The book Señales: trans, travesti, no binarie...* by Niki Raveau opens a window into lives that are often overlooked, dismissed, or silenced. It is not a conventional chronicle but a vibrant collective portrait shaped through nearly three years of work alongside communities of trans, travesti, and non-binary people in Chile. What emerges is a living testimony that combines photography, storytelling, and personal accounts to build a narrative of identity, struggle, and resilience. Rather than presenting individual biographies in isolation, the book weaves together experiences across different ages and social realities, creating a sense of shared history and continuity. From the voices of children discovering their identities to adults fighting for dignity in the face of marginalization, Señales captures the complexity of lives lived at the intersection of visibility and exclusion.
One of the most striking aspects of the book is the focus on Fundación Selenna, a unique and groundbreaking school project in Chile. Created by families of trans children and youth, Fundación Selenna represents an oasis of recognition and dignity in an often hostile social landscape. By opening their doors to Raveau, they allowed the project to document a space where education becomes a form of resistance, where young trans people can grow without the constant burden of explaining their existence. This perspective makes visible the urgent need for spaces that embrace trans and non-binary identities without forcing them into the margins.
The book also highlights Transitar, the first organization in Chile dedicated to trans children and youth. Through this group, the narrative expands to show how childhood itself can be a frontline of struggle, demanding recognition and protection. The testimonies collected here present a childhood that is not merely innocent or passive but urgent, local, and deeply tied to community survival. By including these experiences, the book positions young trans lives as central to the conversation about human rights and social change rather than as peripheral concerns.

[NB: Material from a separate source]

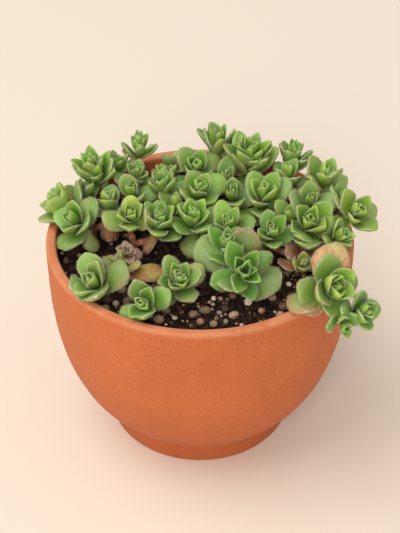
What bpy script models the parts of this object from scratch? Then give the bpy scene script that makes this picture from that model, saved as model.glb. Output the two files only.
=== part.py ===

The final chapter takes readers to the streets, quite literally, where the lives of travestis experiencing homelessness intersect with daily survival in markets and alleyways. Raveau and the collective behind Señales collaborated with Acción Travesti en Calle, a grassroots effort that for three years has been present in the open-air markets near La Vega. The images and stories in this section reveal the stark reality that marches and slogans rarely reach these spaces of poverty and exclusion. Yet in the midst of this marginalization, the project found ways to plant seeds of hope, advocating for public policies that address the reality of trans lives in the street. The vision of creating a travesti kiosk, opening a shelter, and carving out a space of permanence in a world that erases them becomes not just a dream but a strategy for survival and dignity.
Throughout the book, the guiding metaphor of a “signal” emerges, an idea that speaks of fragments from the past, codes of the present, and signs yet to be deciphered. For Raveau and the communities involved, the signal is permanence, the act of staying present even when the world tries to push trans and travesti people out of sight. Permanence means constructing spaces where there were none, remaining visible in streets where erasure dominates, and carrying the memory of those who did not survive. The book asks urgent questions: where do we go after marching, how do we seek justice for friends and companions who died too soon, and from what place do we build the path for those who will come after us? These are not questions with easy answers, but they resonate as a collective call to action.
Published by Metales Pesados, Señales is described as a photo album, yet it defies the simplicity of that label. It is an artistic and documentary work that moves from trans childhood and adolescence to adulthood and finally to the realities of street life. National Art Prize winner Lotty Rosenfeld contributed the photographic record, while Niki Raveau brought her perspective as a trans activist and researcher, synthesizing countless hours of interviews into a single, emotionally powerful volume. The result is a book that does not simply portray discrimination, it frames it within the ongoing struggle to validate trans existence and to claim space in a society that too often denies it.
Señales is not just a cultural artifact, it is a political intervention. It captures voices that might otherwise have been silenced and preserves them in a format that demands recognition. The combination of portraiture, narrative, and testimony ensures that the book is not only a source of memory but also a tool for activism. It insists that trans, travesti, and non-binary people belong in classrooms, in public spaces, and in the future of Chile. The permanence that Raveau and the communities describe is not passive endurance but active creation, an insistence on building despite loss, despite discrimination, despite the weight of exclusion. In doing so, Señales becomes both a tribute and a guide, pointing toward the possibilities of justice, recognition, and collective survival.